Luis, muito legal este post. Algo nunca visti na blogsfera nacional mesmo.
Algo q estou fazendo e proporei no Scienceblogs Brasil, é que narremos e gravemos nossos posts para o público cego. Existem sistemas de entrega de material para cegos, principalmente livros. Uma iniciativa desta faz diferença e divulga tmb.
abraço
Sensacional! A Casa da Ciência só merece aplausos e muitos parabéns por essa iniciativa, e que sirva de exemplo para outras ações de divulgação científica que induzam a inclusão dessa parcela tão negligenciada da população - as Pessoas com Necessidades Especiais (PNE).

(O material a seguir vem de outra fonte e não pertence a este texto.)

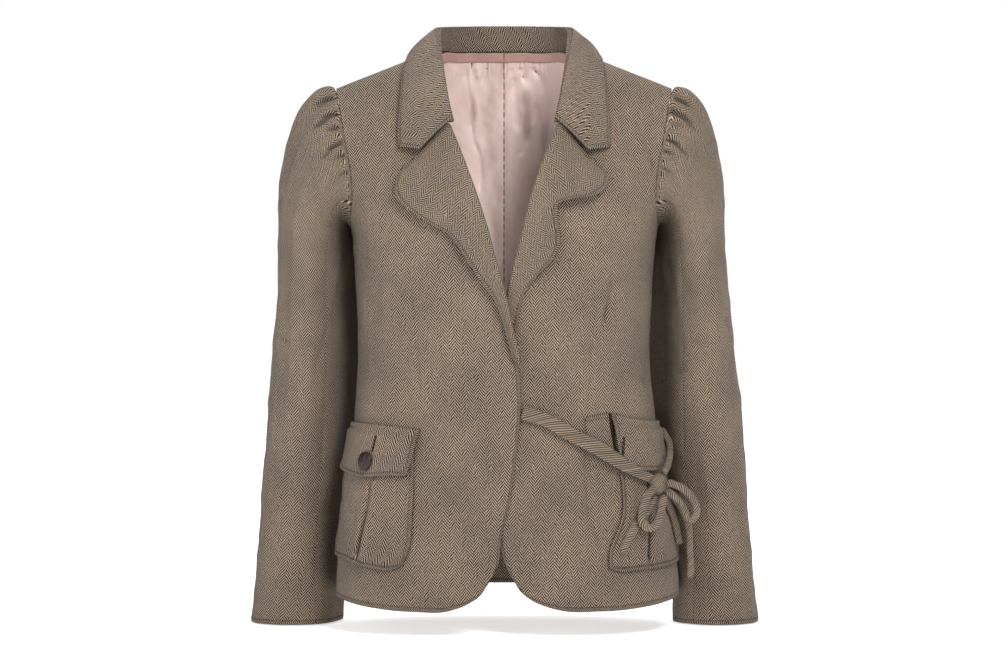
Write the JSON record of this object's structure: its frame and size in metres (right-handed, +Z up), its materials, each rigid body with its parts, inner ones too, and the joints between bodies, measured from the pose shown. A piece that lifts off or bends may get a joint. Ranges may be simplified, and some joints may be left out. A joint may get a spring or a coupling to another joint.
{
  "type": "tie-waist tweed jacket",
  "caption": "Short tailored herringbone tweed jacket with notched lapels, puff sleeve heads, pleated flap pockets and a side tie, hollow as when worn.",
  "frame": {"origin": "middle of the neck between the two shoulders, where the jacket rests on its wearer", "axes": "+Z up along the wearer's back, -Y out of the front, +X towards the wearer's left sleeve"},
  "size_m": [0.5679, 0.2621, 0.6685],
  "materials": {
    "tweed": "soft herringbone wool, taupe and brown",
    "lining": "smooth satin, dusty pink",
    "button": "marbled dark plum brown"
  },
  "bodies": {
    "root": {"front_right": "tweed", "front_left": "tweed", "back": "tweed", "sleeve_right_top": "tweed", "sleeve_right_under": "tweed", "sleeve_left_top": "tweed", "sleeve_left_under": "tweed", "lapel_right": "tweed", "lapel_left": "tweed", "collar": "tweed", "pocket_right": "tweed", "pocket_left": "tweed", "flap_right": "tweed", "flap_left": "tweed", "tie_band": "tweed", "tie_knot": "tweed", "tie_side": "tweed", "tie_loop_inner": "tweed", "tie_tail_inner": "tweed", "tie_tail_middle": "tweed", "tie_loop_outer": "tweed", "tie_tail_outer": "tweed", "lining_back": "lining", "button": "button"}
  },
  "joints": []
}
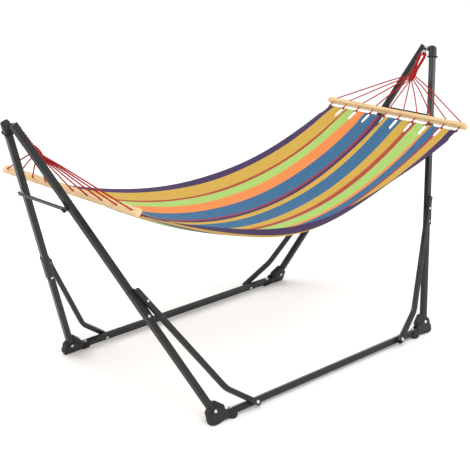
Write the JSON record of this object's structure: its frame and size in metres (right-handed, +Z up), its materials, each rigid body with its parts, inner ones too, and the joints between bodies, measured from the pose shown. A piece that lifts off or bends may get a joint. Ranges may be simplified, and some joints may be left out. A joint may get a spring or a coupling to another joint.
{
  "type": "hammock on stand",
  "caption": "Striped spreader-bar hammock hung on red cords from a folding black steel tube stand with leaning legs, bent braces and plastic feet.",
  "frame": {"origin": "on the floor, at the centre of the stand", "axes": "+X along the hammock and the rails, towards the end whose squared leg is on the far side; +Y from the near side frame to the far one; +Z up"},
  "size_m": [2.3392, 0.9724, 1.1554],
  "materials": {
    "powder_coat": "semi-matt anthracite powder coat",
    "black_plastic": "fine matt moulding",
    "zinc_steel": "bright zinc plate",
    "pine": "clear satin",
    "red_cord": "twisted cord",
    "striped_cloth": "plain woven cotton in stripes"
  },
  "bodies": {
    "hammock": {"bar_left": "pine", "bar_right": "pine", "clew_left": "red_cord", "clew_right": "red_cord", "cords_left": "red_cord", "cords_right": "red_cord", "eye_loop_left": "red_cord", "eye_loop_right": "red_cord", "fabric": "striped_cloth", "lacing_left": "red_cord", "lacing_right": "red_cord"},
    "far_side": {"brace_brackets_far": "powder_coat", "brace_caps_far": "black_plastic", "brace_far_left": "powder_coat", "brace_far_right": "powder_coat", "brace_pins_far": "zinc_steel", "brace_rivets_far": "zinc_steel", "bracket_bolt_far": "black_plastic", "bracket_rivets_far": "zinc_steel", "foot_bolts_far": "zinc_steel", "hinge_pin_far": "black_plastic", "hook_bracket_far": "zinc_steel", "knuckle_far_left": "black_plastic", "leg_boots_far": "black_plastic", "leg_far_left": "powder_coat", "leg_far_right": "powder_coat", "leg_pivots_far": "zinc_steel", "rail_brackets_far": "powder_coat", "rail_far": "powder_coat", "saddle_feet_far": "black_plastic", "strut_bolt_far": "zinc_steel", "strut_clip_far": "black_plastic", "top_plug_far": "black_plastic"},
    "near_side": {"brace_brackets_near": "powder_coat", "brace_caps_near": "black_plastic", "brace_near_left": "powder_coat", "brace_near_right": "powder_coat", "brace_pins_near": "zinc_steel", "brace_rivets_near": "zinc_steel", "bracket_bolt_near": "black_plastic", "bracket_rivets_near": "zinc_steel", "foot_bolts_near": "zinc_steel", "hinge_pin_near": "black_plastic", "hook_bracket_near": "zinc_steel", "knuckle_near_right": "black_plastic", "leg_boots_near": "black_plastic", "leg_near_left": "powder_coat", "leg_near_right": "powder_coat", "leg_pivots_near": "zinc_steel", "rail_brackets_near": "powder_coat", "rail_near": "powder_coat", "saddle_feet_near": "black_plastic", "strut_bolt_near": "zinc_steel", "strut_clip_near": "black_plastic", "top_plug_near": "black_plastic"},
    "hooks": {"hook_left": "zinc_steel", "hook_right": "zinc_steel"},
    "strut_left": {"strut_left": "powder_coat"},
    "strut_right": {"strut_right": "powder_coat"}
  },
  "joints": [
    {"name": "side_fold", "type": "hinge", "parent": "near_side", "child": "far_side", "pos_m": [0, 0, 1.138], "axis": [-1, 0, 0], "range_deg": [0, 40]},
    {"name": "hooks_turn", "type": "hinge", "parent": "near_side", "child": "hooks", "pos_m": [0, 0, 1.138], "axis": [-1, 0, 0], "range_deg": [0, 20]},
    {"name": "hammock_swing", "type": "hinge", "parent": "hooks", "child": "hammock", "pos_m": [0, 0, 1.11048], "axis": [1, 0, 0], "range_deg": [-20, 20]},
    {"name": "strut_right_fold", "type": "hinge", "parent": "near_side", "child": "strut_right", "pos_m": [1.01964, -0.13247, 0.86086], "axis": [0.9024, 0, -0.431], "range_deg": [0, 70]},
    {"name": "strut_left_fold", "type": "hinge", "parent": "far_side", "child": "strut_left", "pos_m": [-1.01964, 0.13247, 0.86086], "axis": [-0.9024, 0, -0.431], "range_deg": [0, 70]}
  ],
  "couplings": [
    {"joint": "hooks_turn", "follows": "side_fold", "ratio": 0.5},
    {"joint": "strut_right_fold", "follows": "side_fold", "ratio": 1.75},
    {"joint": "strut_left_fold", "follows": "side_fold", "ratio": 1.75}
  ]
}
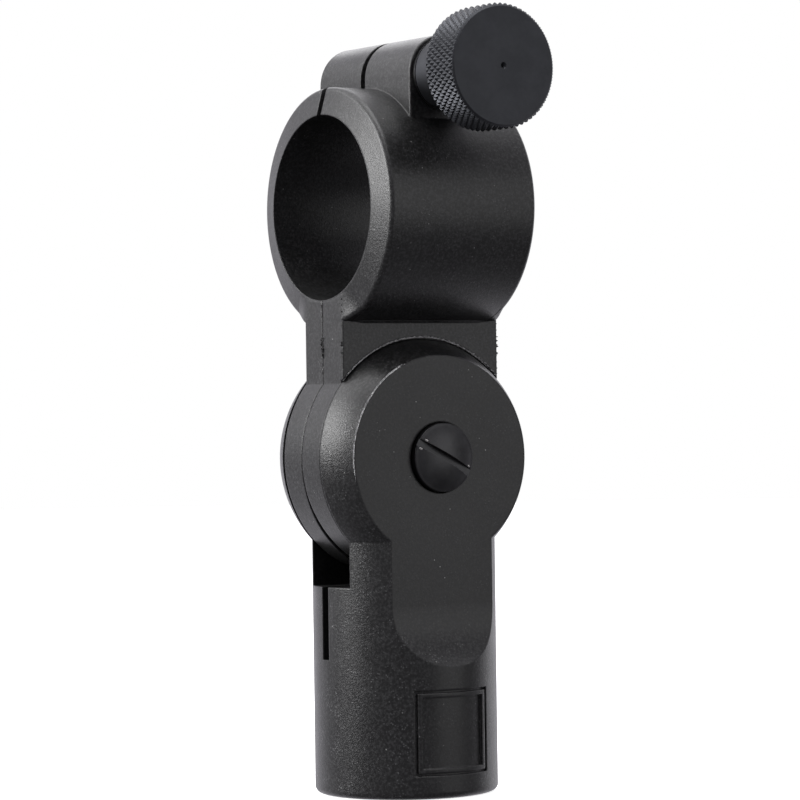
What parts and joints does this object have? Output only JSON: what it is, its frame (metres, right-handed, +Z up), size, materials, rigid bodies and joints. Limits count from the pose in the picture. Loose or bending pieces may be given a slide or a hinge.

E Luiz, você disse tudo! Não basta somente o conteúdo: o formato e o suporte empregados em ações de divulgação científica são tão importantes quanto a mensagem - eu diria mesmo que são os determinantes do real acesso ao conteúdo divulgado.
Também é muito louvável e digna de menção a recente ação do site da revista Ciência Hoje, que começou a veicular os primeiros vídeos temáticos sobre ciências com legendas, atendendo a uma reivindicação de leitores deficientes auditivos.
Que essas iniciativas prosperem e muitas mais sejam criadas, alargando as fronteiras e quebrando os preconceitos!
Parabéns pelo post, e também parabéns à sua esposa Milena pela participação nessa excelente iniciativa!